1)京都大学医学部附属病院放射線部
2)Gastroenterology and Hepatology Pancreas Research Group, Mayo Clinic
3)東芝メディカルシステムズ
小泉幸司 1)、鮫島季美子 1)、板坂有 1)、松田晃 1)、東村享治 1)、辻喜久 2)、森下康之 3)
デジタルファントムを用い、CT画像の画質が膵Perfusion CT解析結果に及ぼす影響を検討する。
使用機器は64列型X線CT装置、32φ水ファントム(ともに東芝メディカル社製)および自作デジタルファントム(1.肝臓、2.脾臓、3.門脈、4.大動脈、5.正常膵臓、および6.異常膵臓、の6か所において、1秒間隔で40秒間dynamicにCT値が変化する)。
水ファントムを異なった撮像条件で撮像し、デジタルファントムに加算し、16種類の異なるPerfusion解析用データセットを作成した(S.D.=72~8)。作成されたデータセットをsingle input maximum slope法を用いて解析、カラーマップを視覚的評価およびROIを設定し、Af :Arterial flowを計測した。

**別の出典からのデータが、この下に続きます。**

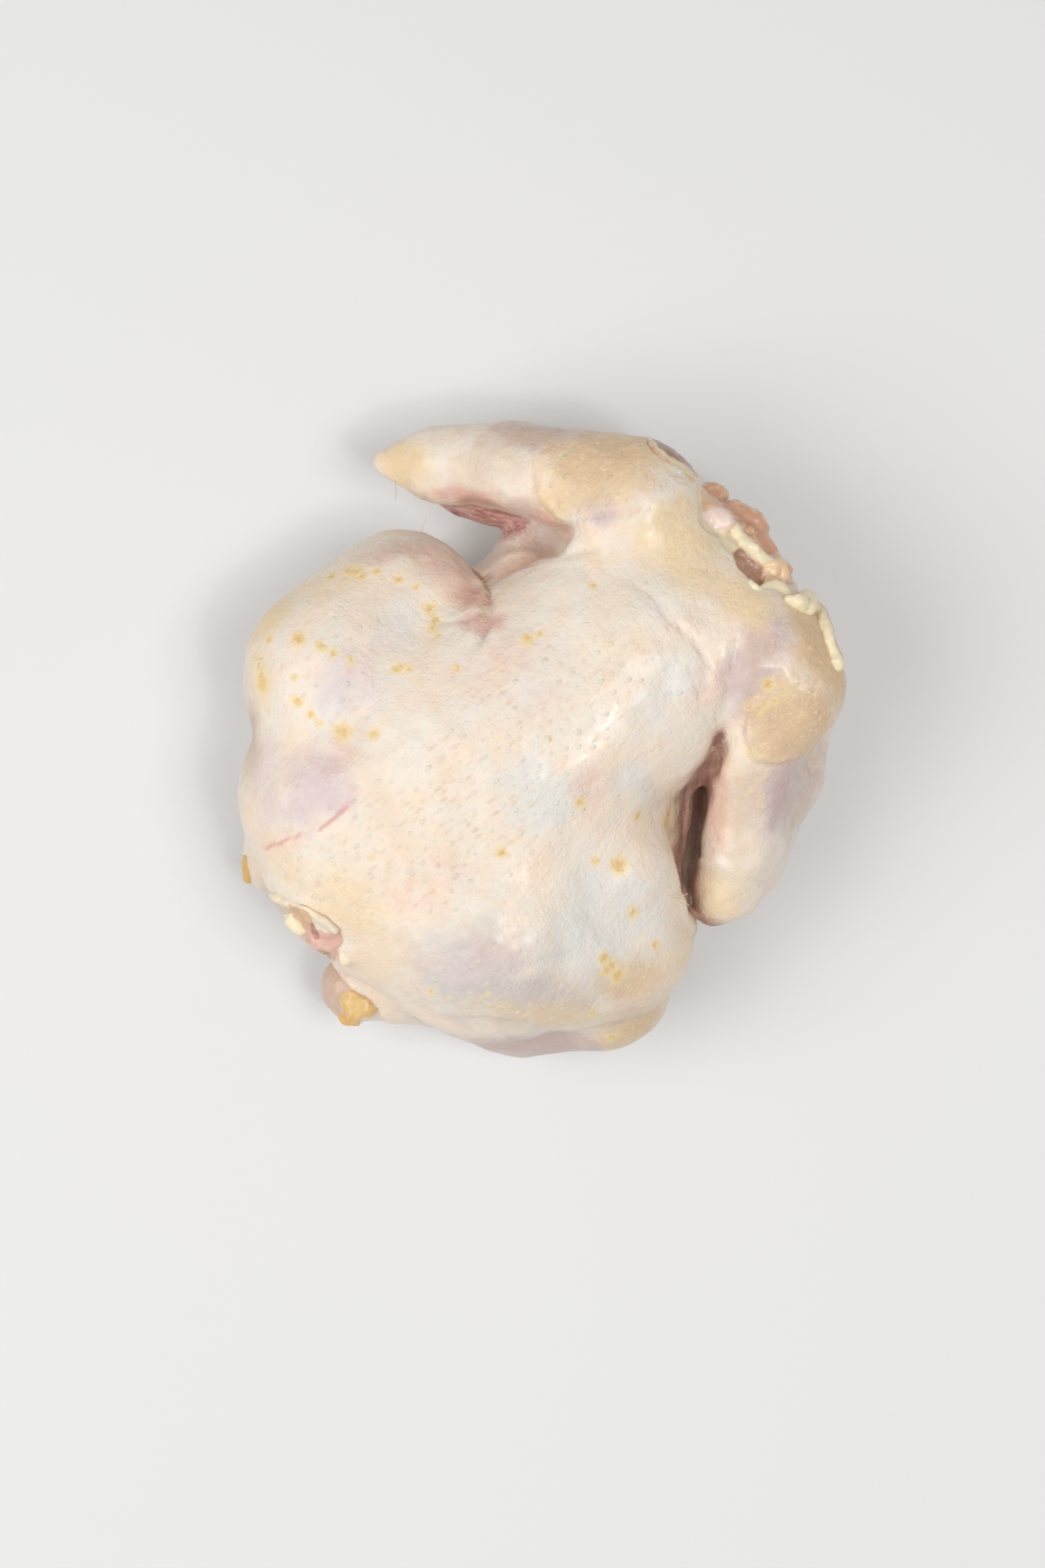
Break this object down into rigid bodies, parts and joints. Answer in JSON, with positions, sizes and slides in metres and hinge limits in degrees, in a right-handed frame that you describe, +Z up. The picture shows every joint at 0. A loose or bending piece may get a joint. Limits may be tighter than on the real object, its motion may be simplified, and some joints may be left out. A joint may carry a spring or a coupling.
{
  "type": "whole raw chicken",
  "caption": "Whole raw chicken, plucked and trimmed, lying on its breast with the back up, wings folded and drumsticks tucked under the tail.",
  "frame": {"origin": "on the surface the bird lies on, under the middle of its outline", "axes": "+X along the back from the tail to the neck, +Y to the bird's left side, +Z up"},
  "size_m": [0.214, 0.207, 0.1],
  "materials": {
    "skin": "moist pale chicken skin, cream to pinkish white with bluish and yellow patches",
    "flesh": "wet raw meat where the neck and the tail end are cut",
    "fat": "soft yellow fat and cartilage at the cuts and the hocks",
    "plumage": "amber quill stubs and fine pale hairs left in the skin"
  },
  "bodies": {
    "root": {"chicken": "skin"}
  },
  "joints": []
}
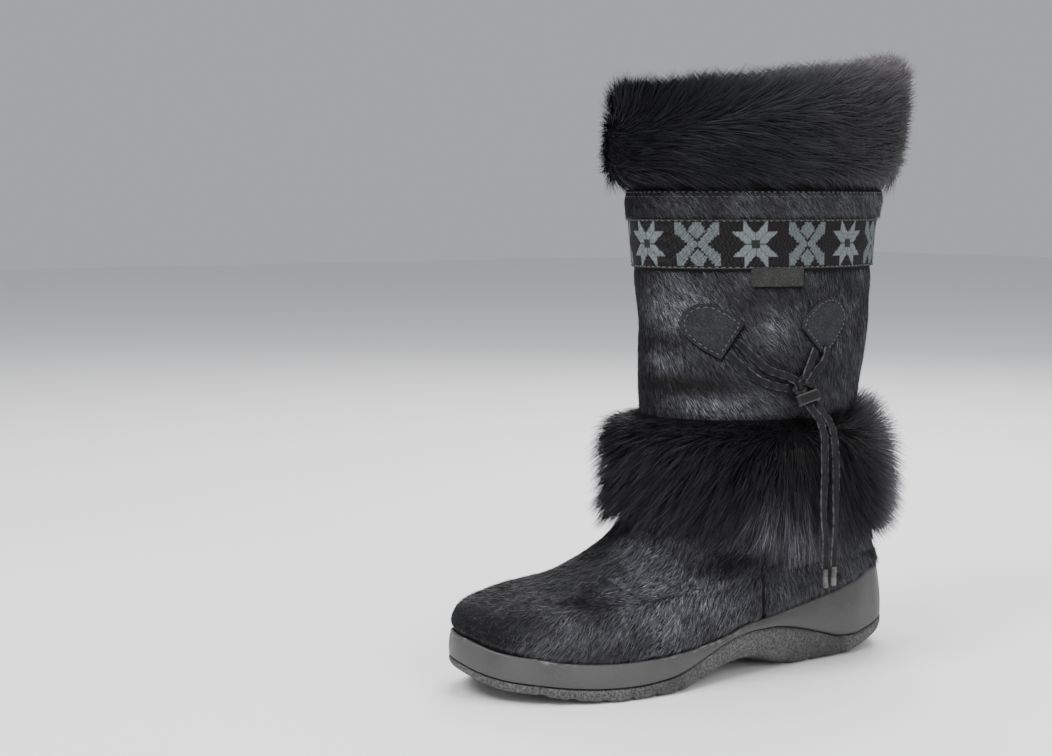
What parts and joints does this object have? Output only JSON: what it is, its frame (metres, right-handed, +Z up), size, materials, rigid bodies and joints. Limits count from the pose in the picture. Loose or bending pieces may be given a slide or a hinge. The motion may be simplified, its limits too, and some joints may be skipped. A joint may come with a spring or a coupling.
{
  "type": "winter boot",
  "caption": "Left fur winter boot: open shaft with turned-down fur collar, woven band, ankle fur, knotted leather ties and a rounded wedge sole.",
  "frame": {"origin": "on the floor under the middle of the heel's flat, on the boot's middle line", "axes": "+Z up out of the collar, -Y towards the toe, +X towards the outer side of the left foot"},
  "size_m": [0.1468, 0.2839, 0.3258],
  "materials": {
    "tread_rubber": "matte",
    "midsole_rubber": "satin",
    "pile": "matte",
    "calf_hair": "satin",
    "long_fur": "satin",
    "woven_braid": "matte",
    "suede": "matte",
    "tab_leather": "matte",
    "lace_leather": "matte",
    "tip_metal": "satin"
  },
  "bodies": {
    "root": {"outsole": "tread_rubber", "midsole": "midsole_rubber", "insole": "pile", "upper": "calf_hair", "shaft": "calf_hair", "top_band": "calf_hair", "braid_band": "woven_braid", "side_label": "tab_leather", "patch_front": "suede", "patch_rear": "suede", "cuff": "long_fur", "fur_band": "long_fur", "lace_front": "lace_leather", "lace_loop": "lace_leather", "lace_rear": "lace_leather", "lace_knot": "lace_leather", "lace_slide": "lace_leather", "lace_tip_front": "tip_metal", "lace_tip_rear": "tip_metal"}
  },
  "joints": []
}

S.D.=72の解析ではカラーマップ上において、異常膵臓(血流低下部位)の形状が崩れ、境界が不明瞭であったが、S.D.=44以下では視覚的な差異は認めなかった。Afは正常膵臓では68.0-61.8、(mean65.8)ml/min/100ml、異常膵臓では37.8-30.2、(mean35.2)ml/min/100mlであった。
今回モーションおよびストリークアーチファクトについては検討していない。Afに関しては画像S.D.が大きい場合にばらつきが認められたが臨床的意義については未検討である。本検討において限られた条件下ではあるがデジタルファントムを用いて、膵Perfusion CT解析における影響を確認した。今後体格に応じた撮像条件を決定する上で指標となるような結果を導くことが出来た。